Now let’s add the y axis
xrange <- range(1,NROW(df$Year_Quarter))
yrange <- range(0,df$SOF_only,df$UOF_only,df$Transitions)
plot(xrange, yrange, type="n", axes=FALSE,
xlab = "Year, Quarter", ylab = "Incidents",
main = "Total RTR incidents")
lines(df$SOF_only,
type = "b",
pch=19,
col = "orange",
lwd=2)
lines(df$UOF_only,
type = "b",
pch=17,
col = "blue",
lwd=2)
lines(df$Transitions,
type = "b",
pch=15,
col = "darkgreen",
lwd=2)
axis(1, las=1, at=1:xrange[2],
tck = .05,
lab=c("1Q\n2014","2Q\n","3Q\n","4Q\n","1Q\n2015","2Q\n","3Q\n","4Q\n","1Q\n2016","2Q\n","3Q\n","4Q\n") )

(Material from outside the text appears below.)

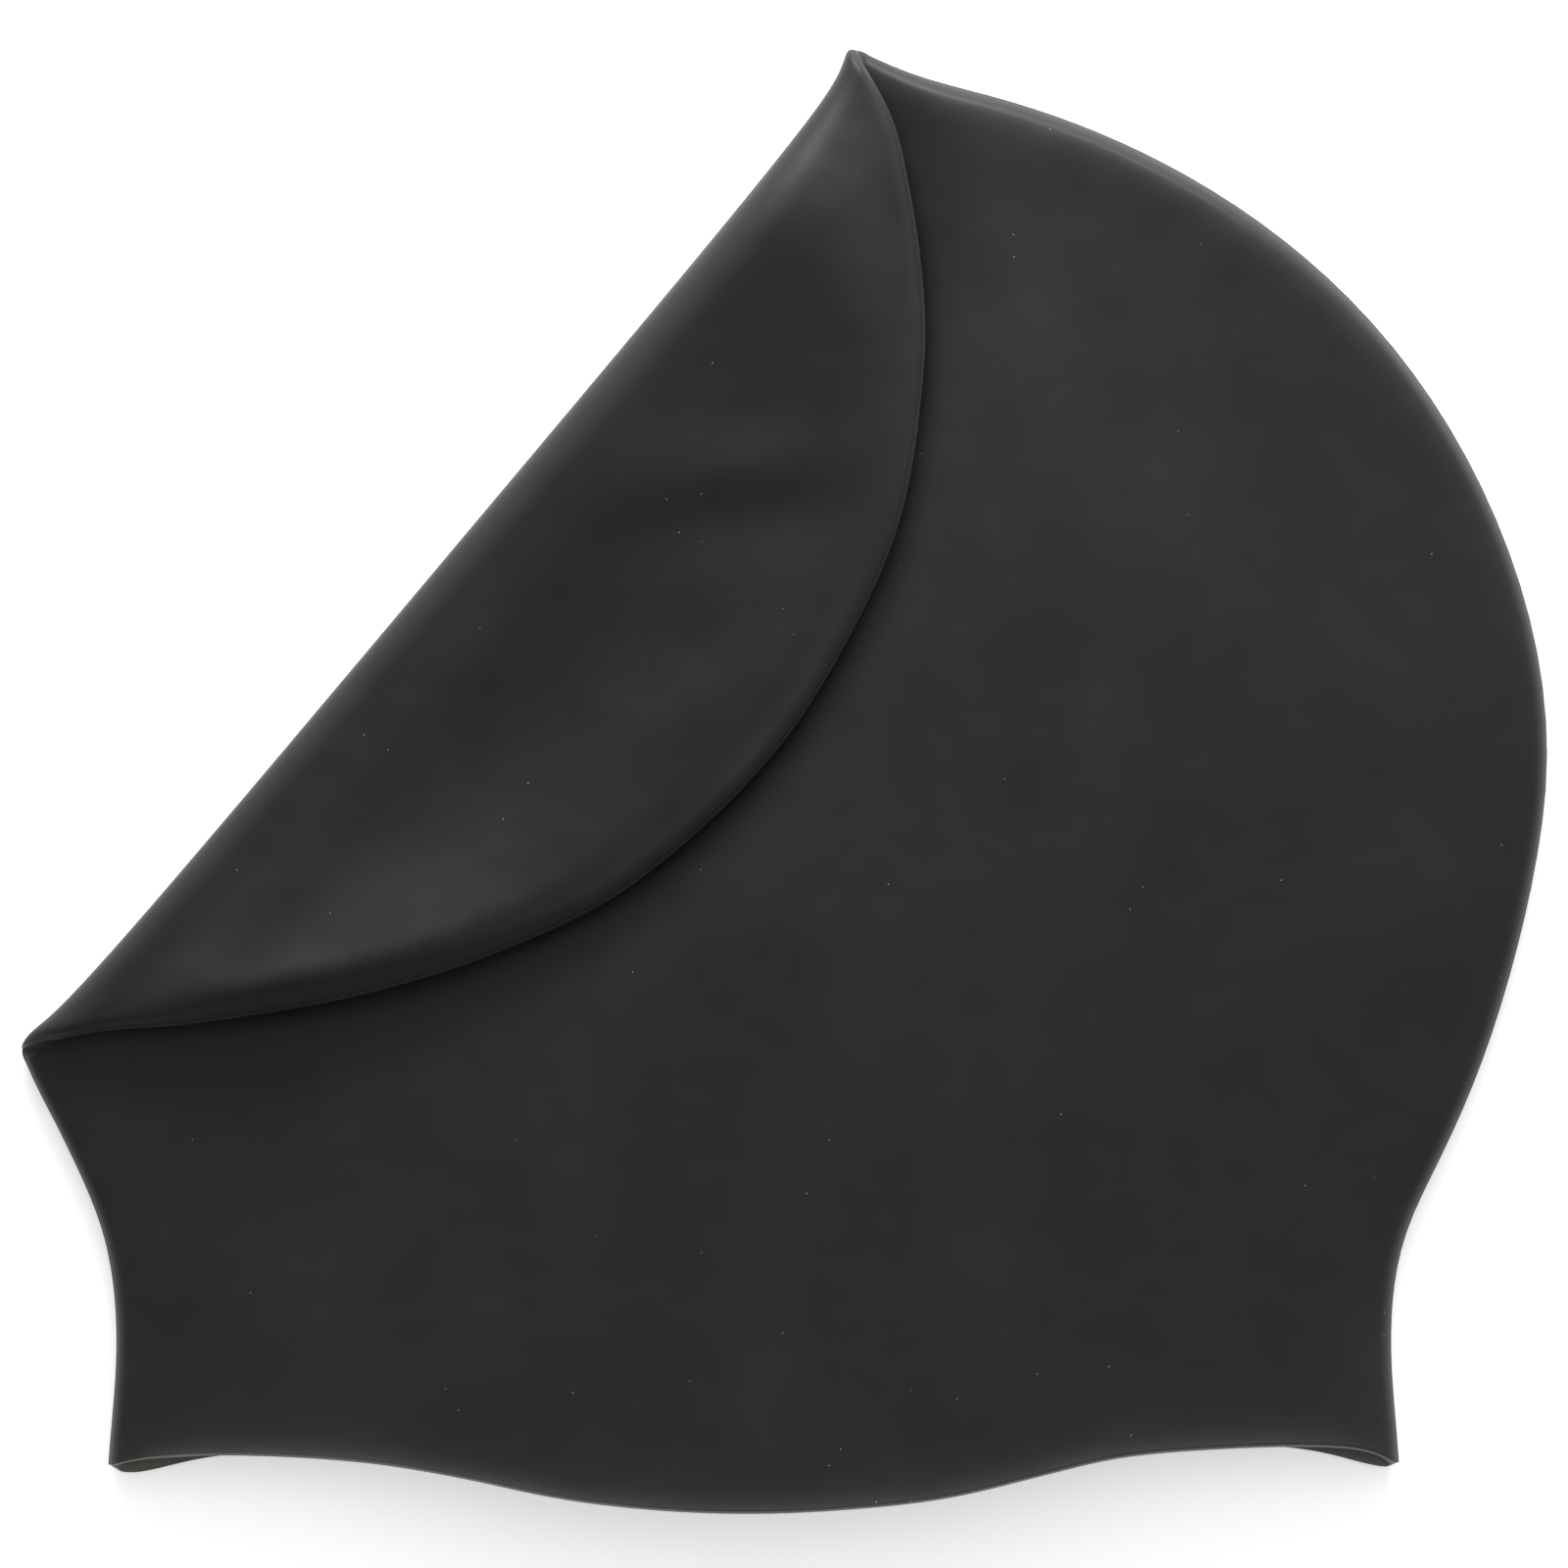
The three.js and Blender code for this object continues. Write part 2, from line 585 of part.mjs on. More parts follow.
const cap = new THREE.Group();
cap.add(capMesh);
export default cap;
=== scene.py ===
import math

import bpy
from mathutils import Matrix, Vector, kdtree


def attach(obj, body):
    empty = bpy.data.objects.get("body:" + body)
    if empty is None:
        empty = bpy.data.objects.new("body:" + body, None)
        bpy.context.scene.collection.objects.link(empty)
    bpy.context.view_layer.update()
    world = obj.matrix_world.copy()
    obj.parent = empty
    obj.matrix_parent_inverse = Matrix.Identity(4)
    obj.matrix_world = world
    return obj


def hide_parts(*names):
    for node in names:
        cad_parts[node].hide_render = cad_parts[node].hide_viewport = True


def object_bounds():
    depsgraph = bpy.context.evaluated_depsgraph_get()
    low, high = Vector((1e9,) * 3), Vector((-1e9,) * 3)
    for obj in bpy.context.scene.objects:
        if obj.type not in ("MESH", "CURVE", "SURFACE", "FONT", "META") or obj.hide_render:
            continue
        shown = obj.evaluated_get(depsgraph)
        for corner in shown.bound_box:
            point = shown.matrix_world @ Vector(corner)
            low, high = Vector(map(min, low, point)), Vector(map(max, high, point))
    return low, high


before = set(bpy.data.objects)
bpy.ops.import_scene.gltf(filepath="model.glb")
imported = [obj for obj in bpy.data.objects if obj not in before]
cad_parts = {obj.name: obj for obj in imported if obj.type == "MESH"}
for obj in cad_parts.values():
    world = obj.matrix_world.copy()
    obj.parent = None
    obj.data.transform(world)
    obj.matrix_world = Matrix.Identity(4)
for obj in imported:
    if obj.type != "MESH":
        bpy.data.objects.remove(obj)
cad_low, cad_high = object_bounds()

# The cap. A swim cap moulded in one piece from black silicone rubber, about 1 mm thick.
# It lies flat, its two sides joined along the mould's parting line, and the upper left
# of its crown is folded over onto the rest. Sizes are in millimetres and named as on
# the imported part, whose shape this piece follows at a finer grain.
MM = 0.001
CROWN_HALF_WIDTH = 110
SIDE_HEIGHT = 99.05  # from the rim's corners up to the widest line
DOME_RISE = 94.4  # from the widest line up to the top
CROWN_FLAT = 0.95  # how far the crown's right side lies inside the plain curve
FLAT_HEIGHT = 135
FLAT_RUN = 28
SIDE_TUCK = 0.85  # how far the left side is drawn in below the fold
TUCK_HEIGHT = 43.5
TUCK_RUN = 8.5
EAR_DROP = 6.1  # the ear curve, below the corners
RIM_RISE = 2.95  # the rim's highest stretch, above the corners
LOWER_LIP = 2.1  # how far the lower side's rim shows past the upper one's
LIP_PLACE = 4.4  # where it shows most, in from each corner
LIP_END = 15.4  # where it starts to draw back, in from each corner
LIP_FADE = 13.2  # and how far on it is drawn back fully
LOWER_RECESS = 0.7  # how far it then hides behind the upper one
RIM_REACH = 45  # height up to which the rows follow the rim's curve

# Wall, and heights above the table
WALL = 1
EDGE_RADIUS = 1.7  # outside of the moulded edge that joins the two sides
CROWN_HEIGHT = 10.6
MOUTH_HEIGHT = 10.2
SHOULDER_HEIGHT = 2.4  # rise of the upper side close to its edge
SHOULDER_RUN = 1.2  # on the crown
SIDE_SHOULDER_RUN = 5.4  # on the sides
SHOULDER_FROM = 90  # heights between which the second becomes the first
SHOULDER_TO = 150
DOME_RUN = 66  # from the edge to the full height
MOUTH_RUN = 14  # from the rim to the full height
RIM_FLARE = 1  # how far the upper side's rim stands up
RIM_FLARE_RUN = 2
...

axis(2, las=1, at=5*0:yrange[2], tck = 1, lty=3)
axis(2 sets up the y axis, las=1 makes sure the text labels are horizontal.
at+5*0:yrange[2] starts the ticks at 0 and counts them by 5 to the top of the yrange[2]
tck=1 has the line go all the way across
lty is the line type, in this case dots.
Finally, let’s add a legend
xrange <- range(1,NROW(df$Year_Quarter))
yrange <- range(0,df$SOF_only,df$UOF_only,df$Transitions)
plot(xrange, yrange, type="n", axes=FALSE,
xlab = "Year, Quarter", ylab = "Incidents",
main = "Total RTR incidents")
lines(df$SOF_only,
type = "b",
pch=19,
col = "orange",
lwd=2)
lines(df$UOF_only,
type = "b",
pch=17,
col = "blue",
lwd=2)
lines(df$Transitions,
type = "b",
pch=15,
col = "darkgreen",
lwd=2)
axis(1, las=1, at=1:xrange[2],
tck = .05,
lab=c("1Q\n2014","2Q\n","3Q\n","4Q\n","1Q\n2015","2Q\n","3Q\n","4Q\n","1Q\n2016","2Q\n","3Q\n","4Q\n") )
axis(2, las=1, at=5*0:yrange[2], tck = 1, lty=3)
legend(1, yrange[2],
c("SOF Only", "UOF only", "Transition"),
cex=0.8,
col=c("Orange","blue","darkgreen"),
pch=c(19,17,15), lwd=2)
Now we have the complete plot.
legend(1,yrange[2] legend is the command, 1 is the x position, yrange[2] is the y postion. So top left.
The next commands should be understandable.
Basic plots are OK, but we had to go to some lengths to get a decent looking line chart. When we start working with ggplot2, it should be a lot easier.